RAW RECORDS.
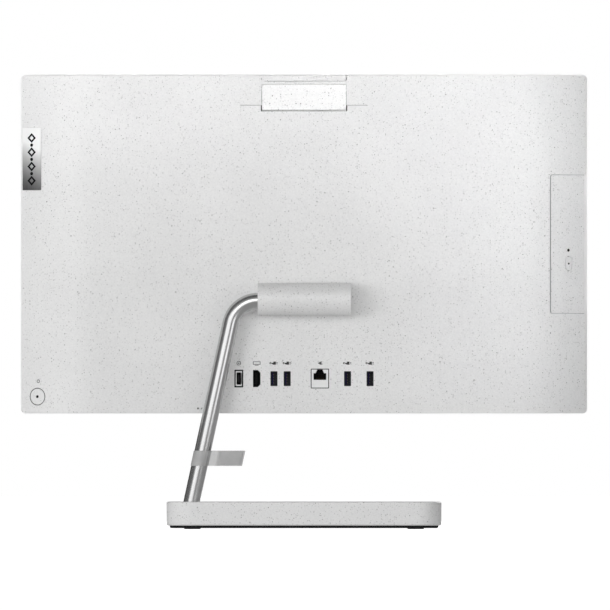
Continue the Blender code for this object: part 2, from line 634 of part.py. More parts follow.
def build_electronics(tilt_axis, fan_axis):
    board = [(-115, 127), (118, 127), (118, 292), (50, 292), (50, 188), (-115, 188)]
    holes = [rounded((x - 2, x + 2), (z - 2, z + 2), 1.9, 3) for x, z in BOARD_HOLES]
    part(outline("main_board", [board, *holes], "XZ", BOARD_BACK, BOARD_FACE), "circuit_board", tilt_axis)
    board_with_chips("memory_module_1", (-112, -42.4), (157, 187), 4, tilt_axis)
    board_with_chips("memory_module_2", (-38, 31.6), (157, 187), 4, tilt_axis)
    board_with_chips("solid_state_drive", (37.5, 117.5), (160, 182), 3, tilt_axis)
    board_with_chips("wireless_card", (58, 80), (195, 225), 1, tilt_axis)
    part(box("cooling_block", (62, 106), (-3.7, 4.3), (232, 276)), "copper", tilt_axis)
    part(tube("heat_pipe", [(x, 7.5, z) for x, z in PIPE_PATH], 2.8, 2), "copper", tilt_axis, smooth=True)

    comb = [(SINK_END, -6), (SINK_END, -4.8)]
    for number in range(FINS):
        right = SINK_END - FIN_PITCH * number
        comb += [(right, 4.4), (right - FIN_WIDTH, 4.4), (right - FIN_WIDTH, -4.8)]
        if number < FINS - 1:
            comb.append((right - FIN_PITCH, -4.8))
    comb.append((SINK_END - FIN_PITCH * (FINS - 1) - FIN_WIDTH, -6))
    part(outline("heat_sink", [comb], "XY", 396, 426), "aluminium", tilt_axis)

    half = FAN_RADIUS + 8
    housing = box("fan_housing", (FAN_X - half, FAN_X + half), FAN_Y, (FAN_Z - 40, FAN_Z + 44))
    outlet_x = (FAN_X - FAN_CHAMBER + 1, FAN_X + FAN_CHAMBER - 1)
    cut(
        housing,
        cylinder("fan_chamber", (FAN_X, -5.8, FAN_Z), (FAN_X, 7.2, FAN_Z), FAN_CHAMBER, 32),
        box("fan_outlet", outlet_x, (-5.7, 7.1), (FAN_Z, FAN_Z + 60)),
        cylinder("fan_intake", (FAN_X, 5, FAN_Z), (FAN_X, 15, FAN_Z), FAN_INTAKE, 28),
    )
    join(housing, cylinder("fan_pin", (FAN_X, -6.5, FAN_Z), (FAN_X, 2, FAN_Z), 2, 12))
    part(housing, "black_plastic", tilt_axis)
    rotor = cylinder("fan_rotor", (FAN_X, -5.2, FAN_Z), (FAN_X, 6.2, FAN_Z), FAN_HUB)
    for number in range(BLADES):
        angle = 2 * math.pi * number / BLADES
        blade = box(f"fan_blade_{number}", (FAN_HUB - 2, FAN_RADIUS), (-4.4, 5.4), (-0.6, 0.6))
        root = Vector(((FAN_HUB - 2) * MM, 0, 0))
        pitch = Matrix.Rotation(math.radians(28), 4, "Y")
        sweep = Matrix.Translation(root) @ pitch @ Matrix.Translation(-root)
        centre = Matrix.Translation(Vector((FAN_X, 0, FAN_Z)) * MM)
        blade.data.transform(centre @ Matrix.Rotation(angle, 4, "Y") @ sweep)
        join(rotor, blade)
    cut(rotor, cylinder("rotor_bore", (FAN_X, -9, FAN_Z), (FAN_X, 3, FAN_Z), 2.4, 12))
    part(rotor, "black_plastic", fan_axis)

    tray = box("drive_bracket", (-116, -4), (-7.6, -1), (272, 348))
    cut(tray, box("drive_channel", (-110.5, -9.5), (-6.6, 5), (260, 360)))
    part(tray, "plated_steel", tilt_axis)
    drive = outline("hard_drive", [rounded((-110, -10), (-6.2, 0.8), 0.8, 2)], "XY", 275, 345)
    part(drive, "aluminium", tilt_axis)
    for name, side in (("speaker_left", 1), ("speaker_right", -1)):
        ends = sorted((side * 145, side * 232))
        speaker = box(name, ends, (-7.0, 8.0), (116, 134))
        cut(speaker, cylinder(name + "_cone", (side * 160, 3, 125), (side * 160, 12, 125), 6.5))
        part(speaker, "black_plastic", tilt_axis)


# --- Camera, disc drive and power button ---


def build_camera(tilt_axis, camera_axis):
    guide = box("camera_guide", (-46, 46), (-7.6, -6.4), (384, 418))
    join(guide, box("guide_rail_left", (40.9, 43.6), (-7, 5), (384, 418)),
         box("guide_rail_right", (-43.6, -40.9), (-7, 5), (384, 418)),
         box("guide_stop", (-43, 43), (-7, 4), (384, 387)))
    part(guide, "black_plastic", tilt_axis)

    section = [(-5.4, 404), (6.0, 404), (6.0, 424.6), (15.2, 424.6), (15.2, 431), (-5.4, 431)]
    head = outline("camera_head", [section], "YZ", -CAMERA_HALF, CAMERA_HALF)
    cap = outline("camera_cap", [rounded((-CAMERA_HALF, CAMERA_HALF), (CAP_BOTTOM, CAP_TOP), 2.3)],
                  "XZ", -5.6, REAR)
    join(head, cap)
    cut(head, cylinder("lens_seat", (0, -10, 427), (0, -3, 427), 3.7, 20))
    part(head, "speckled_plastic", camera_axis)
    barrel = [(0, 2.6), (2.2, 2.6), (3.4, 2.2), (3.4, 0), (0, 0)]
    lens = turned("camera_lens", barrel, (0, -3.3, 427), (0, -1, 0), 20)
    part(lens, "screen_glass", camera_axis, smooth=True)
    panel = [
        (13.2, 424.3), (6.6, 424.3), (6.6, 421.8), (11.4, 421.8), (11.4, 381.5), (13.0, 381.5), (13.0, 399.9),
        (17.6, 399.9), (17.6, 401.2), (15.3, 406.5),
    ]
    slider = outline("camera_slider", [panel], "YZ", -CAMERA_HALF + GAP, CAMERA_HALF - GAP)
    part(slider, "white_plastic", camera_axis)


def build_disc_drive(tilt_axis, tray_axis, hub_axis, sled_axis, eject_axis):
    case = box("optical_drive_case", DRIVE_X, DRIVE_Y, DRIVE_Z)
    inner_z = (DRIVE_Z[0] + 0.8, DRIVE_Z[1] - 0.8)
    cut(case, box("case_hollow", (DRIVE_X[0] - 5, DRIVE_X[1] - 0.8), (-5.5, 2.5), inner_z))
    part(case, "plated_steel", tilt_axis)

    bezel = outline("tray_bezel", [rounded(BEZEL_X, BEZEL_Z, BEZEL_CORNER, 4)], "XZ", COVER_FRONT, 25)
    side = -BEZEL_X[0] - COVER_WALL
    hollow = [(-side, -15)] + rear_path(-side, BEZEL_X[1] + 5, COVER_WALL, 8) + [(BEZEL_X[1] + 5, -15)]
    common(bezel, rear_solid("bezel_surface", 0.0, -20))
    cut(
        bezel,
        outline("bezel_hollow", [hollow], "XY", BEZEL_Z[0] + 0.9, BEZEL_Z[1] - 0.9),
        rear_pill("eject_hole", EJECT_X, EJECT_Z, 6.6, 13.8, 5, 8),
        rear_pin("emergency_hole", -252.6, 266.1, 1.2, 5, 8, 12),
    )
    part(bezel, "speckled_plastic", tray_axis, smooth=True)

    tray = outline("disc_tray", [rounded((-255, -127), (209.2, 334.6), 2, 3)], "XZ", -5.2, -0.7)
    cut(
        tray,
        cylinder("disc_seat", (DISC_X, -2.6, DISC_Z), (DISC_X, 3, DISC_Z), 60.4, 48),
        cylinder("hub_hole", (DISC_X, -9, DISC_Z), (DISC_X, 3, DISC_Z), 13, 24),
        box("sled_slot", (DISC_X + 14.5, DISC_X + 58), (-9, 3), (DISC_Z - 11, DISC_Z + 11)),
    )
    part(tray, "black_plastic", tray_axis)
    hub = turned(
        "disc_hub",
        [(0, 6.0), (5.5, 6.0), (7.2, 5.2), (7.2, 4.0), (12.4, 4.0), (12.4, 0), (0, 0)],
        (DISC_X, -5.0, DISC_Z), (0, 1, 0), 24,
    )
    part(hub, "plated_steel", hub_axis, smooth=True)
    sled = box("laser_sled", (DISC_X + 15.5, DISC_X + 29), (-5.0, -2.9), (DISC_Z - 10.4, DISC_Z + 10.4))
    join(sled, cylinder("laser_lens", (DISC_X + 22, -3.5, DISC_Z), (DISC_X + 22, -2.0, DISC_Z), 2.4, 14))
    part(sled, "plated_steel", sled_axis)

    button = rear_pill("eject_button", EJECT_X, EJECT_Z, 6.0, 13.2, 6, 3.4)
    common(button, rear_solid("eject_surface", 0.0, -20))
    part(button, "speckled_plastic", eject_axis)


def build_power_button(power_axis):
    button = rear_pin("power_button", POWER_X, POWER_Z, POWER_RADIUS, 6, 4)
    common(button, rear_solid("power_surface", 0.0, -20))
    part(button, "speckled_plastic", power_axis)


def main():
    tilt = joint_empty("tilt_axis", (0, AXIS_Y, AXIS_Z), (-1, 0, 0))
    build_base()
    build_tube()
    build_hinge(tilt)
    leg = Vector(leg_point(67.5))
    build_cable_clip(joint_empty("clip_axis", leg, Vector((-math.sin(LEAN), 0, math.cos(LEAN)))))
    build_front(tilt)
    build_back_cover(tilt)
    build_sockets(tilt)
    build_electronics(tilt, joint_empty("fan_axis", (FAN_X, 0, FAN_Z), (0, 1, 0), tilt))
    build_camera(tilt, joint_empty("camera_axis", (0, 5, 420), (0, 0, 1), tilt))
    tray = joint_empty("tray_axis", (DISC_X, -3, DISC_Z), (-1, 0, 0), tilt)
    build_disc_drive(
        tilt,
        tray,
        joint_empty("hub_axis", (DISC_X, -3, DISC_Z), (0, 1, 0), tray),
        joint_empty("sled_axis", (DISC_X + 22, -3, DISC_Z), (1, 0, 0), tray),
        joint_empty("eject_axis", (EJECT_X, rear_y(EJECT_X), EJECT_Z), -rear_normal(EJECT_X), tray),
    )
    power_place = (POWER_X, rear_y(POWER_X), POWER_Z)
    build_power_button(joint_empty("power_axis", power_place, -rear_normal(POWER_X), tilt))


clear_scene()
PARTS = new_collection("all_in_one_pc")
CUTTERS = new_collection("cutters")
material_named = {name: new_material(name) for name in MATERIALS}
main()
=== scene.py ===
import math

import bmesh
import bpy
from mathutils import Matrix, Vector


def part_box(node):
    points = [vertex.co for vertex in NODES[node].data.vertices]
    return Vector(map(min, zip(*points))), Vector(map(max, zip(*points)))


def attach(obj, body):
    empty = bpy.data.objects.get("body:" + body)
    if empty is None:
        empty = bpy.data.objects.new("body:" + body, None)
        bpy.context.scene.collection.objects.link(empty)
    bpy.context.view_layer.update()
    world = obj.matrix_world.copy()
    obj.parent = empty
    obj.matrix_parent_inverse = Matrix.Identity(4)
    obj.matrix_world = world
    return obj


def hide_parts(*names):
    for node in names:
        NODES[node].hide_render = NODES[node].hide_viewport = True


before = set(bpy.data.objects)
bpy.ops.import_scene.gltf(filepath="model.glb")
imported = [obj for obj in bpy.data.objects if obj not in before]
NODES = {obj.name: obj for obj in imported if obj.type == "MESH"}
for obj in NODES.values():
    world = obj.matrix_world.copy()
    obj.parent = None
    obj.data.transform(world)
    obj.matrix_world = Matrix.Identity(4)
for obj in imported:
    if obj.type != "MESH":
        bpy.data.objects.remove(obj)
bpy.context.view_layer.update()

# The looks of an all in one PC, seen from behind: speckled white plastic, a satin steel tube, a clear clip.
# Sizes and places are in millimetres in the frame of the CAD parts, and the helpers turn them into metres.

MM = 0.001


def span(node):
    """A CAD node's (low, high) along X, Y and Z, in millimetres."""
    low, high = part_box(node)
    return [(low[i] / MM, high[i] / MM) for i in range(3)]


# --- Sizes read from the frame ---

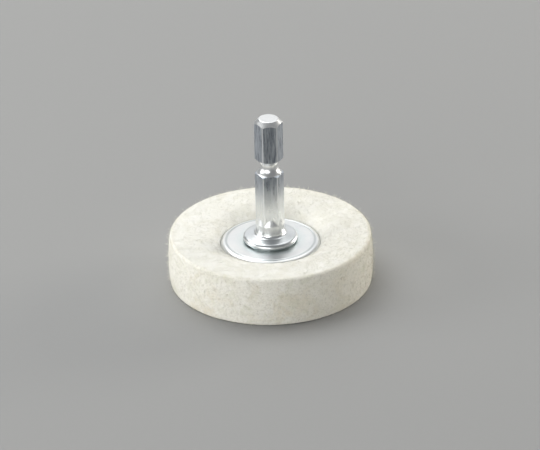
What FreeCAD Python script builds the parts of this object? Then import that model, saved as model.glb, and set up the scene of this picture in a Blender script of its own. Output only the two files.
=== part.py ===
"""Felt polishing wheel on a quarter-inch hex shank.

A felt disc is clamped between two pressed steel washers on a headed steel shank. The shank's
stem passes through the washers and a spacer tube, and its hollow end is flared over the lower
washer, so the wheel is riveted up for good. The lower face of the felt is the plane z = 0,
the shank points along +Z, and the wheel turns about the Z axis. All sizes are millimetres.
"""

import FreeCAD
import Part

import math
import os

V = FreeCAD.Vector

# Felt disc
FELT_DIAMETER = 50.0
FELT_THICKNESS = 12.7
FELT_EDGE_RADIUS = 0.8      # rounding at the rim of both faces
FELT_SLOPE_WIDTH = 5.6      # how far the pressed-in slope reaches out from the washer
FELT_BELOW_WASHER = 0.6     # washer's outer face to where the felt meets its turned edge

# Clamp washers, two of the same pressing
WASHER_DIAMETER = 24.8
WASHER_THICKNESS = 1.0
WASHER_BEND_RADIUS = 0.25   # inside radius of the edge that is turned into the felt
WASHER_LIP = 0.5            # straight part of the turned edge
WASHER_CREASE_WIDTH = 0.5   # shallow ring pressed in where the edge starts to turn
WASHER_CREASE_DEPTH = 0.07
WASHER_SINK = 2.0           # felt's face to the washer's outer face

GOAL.
Taking the records above, retype every line from the one with "clear_scene()" down to the one with "before = set(bpy.data.objects)", exactly and with nothing else.

RESULT OF THE EXERCISE.
clear_scene()
PARTS = new_collection("all_in_one_pc")
CUTTERS = new_collection("cutters")
material_named = {name: new_material(name) for name in MATERIALS}
main()
=== scene.py ===
import math

import bmesh
import bpy
from mathutils import Matrix, Vector


def part_box(node):
    points = [vertex.co for vertex in NODES[node].data.vertices]
    return Vector(map(min, zip(*points))), Vector(map(max, zip(*points)))


def attach(obj, body):
    empty = bpy.data.objects.get("body:" + body)
    if empty is None:
        empty = bpy.data.objects.new("body:" + body, None)
        bpy.context.scene.collection.objects.link(empty)
    bpy.context.view_layer.update()
    world = obj.matrix_world.copy()
    obj.parent = empty
    obj.matrix_parent_inverse = Matrix.Identity(4)
    obj.matrix_world = world
    return obj


def hide_parts(*names):
    for node in names:
        NODES[node].hide_render = NODES[node].hide_viewport = True


before = set(bpy.data.objects)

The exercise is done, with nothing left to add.